Federal Reserve Board Chairman Jerome Powell during the Federal Reserve Board of Governors’ "Integrated Review of the Capital Framework for Large Banks Conference" at the William McChesney Martin Jr. Federal Reserve Board Building in Washington, U.S. on July 22, 2025. (AFP Photo)
Federal Reserve Board Chairman Jerome Powell during the Federal Reserve Board of Governors’ "Integrated Review of the Capital Framework for Large Banks Conference" at the William McChesney Martin Jr. Federal Reserve Board Building in Washington, U.S. on July 22, 2025. (AFP Photo)

On Wednesday, Trump said Powell “must now lower the rate,” citing stronger-than-expected GDP growth figures released earlier in the day.

The president’s pressure campaign intensified last week during a visit to the Fed’s renovation project in Washington. “The project would have been much better if it were never started,” Trump said, comparing it unfavorably to one of his own developments. “With all of that being said, let’s just get it finished and, even more importantly, LOWER INTEREST RATES!”

The administration has also criticized the renovation's costs and priorities, using it to further question the Fed's leadership.

Speculation has mounted over whether Trump might move to fire Powell.

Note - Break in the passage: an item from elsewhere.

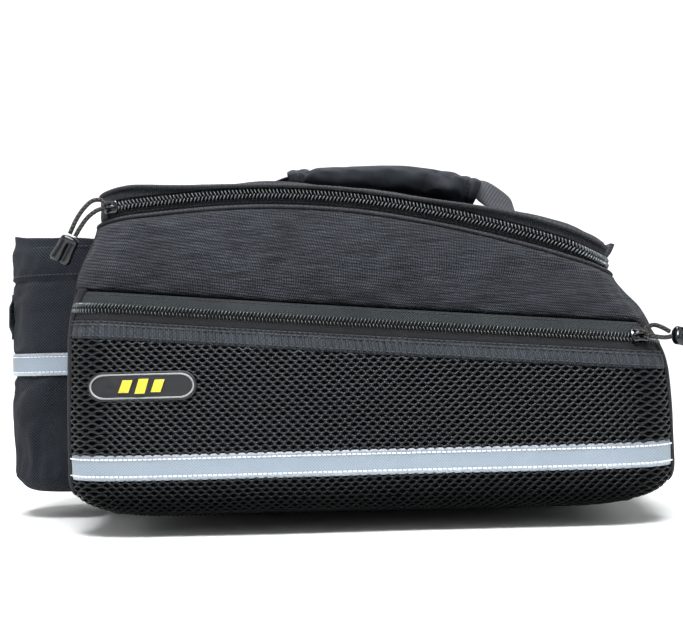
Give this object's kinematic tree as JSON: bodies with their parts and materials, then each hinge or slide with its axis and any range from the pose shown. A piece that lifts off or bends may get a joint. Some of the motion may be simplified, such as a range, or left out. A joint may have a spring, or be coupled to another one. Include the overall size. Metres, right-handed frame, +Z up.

Though the president later said it was “highly unlikely,” he left the door open to action against the Fed chief, citing “possible” fraud.

Policy outlook remains cautious

The Fed previously held the benchmark rate at a post-pandemic high of 5.5% from July 2023 through September 2024, before easing it down to 4.5%. Since then, rates have remained steady despite shifting economic signals and mounting political pressure.

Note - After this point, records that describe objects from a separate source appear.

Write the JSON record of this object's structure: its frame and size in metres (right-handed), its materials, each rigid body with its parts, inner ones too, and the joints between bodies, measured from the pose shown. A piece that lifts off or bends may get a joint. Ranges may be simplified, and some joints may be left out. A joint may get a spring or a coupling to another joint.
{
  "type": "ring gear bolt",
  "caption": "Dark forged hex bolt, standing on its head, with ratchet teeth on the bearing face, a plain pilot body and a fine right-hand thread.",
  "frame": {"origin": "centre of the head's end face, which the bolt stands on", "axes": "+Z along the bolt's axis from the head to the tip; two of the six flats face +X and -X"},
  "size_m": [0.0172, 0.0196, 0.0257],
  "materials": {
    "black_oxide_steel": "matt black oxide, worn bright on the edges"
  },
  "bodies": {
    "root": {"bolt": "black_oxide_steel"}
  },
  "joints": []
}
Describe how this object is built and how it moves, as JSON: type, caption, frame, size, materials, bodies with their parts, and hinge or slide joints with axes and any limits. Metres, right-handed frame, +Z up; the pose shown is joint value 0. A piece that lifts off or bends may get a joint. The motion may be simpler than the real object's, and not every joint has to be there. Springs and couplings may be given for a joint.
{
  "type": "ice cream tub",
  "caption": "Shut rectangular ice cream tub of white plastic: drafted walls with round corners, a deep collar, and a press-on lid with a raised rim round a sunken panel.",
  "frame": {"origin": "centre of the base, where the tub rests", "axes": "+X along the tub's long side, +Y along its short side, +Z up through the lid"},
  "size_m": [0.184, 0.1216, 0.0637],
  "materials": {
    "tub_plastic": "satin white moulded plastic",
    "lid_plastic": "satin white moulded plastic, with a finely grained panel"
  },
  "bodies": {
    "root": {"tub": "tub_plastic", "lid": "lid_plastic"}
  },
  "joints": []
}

Analysts said Powell would likely sidestep direct questions about Trump during his post-decision press conference. His current term as Fed chair runs through May 2026.

Financial markets had largely priced in a hold on rates and were anticipating the internal disagreement. Still, multiple dissents from governors — who are seen as close to the Fed chair — could be interpreted as weakening Powell’s leadership.

“In this hyper-politicized environment, that’s perceived differently,” said Swonk. “Multiple dissents by governors... could signal an unintended view that they have lost confidence in the chairman.”

Other economists also pointed to rising risks.

“Tariff-induced price pressures are starting to filter through the economy,” said EY chief economist Gregory Daco. “Companies are citing weaker earnings and higher input costs, while elevated consumer prices are beginning to weigh on retail sales. More demand erosion is likely in the months ahead.”

Daco added that he expects Powell to “strike a tone of cautious patience” as the Fed navigates inflation, labor market pressures and political interference.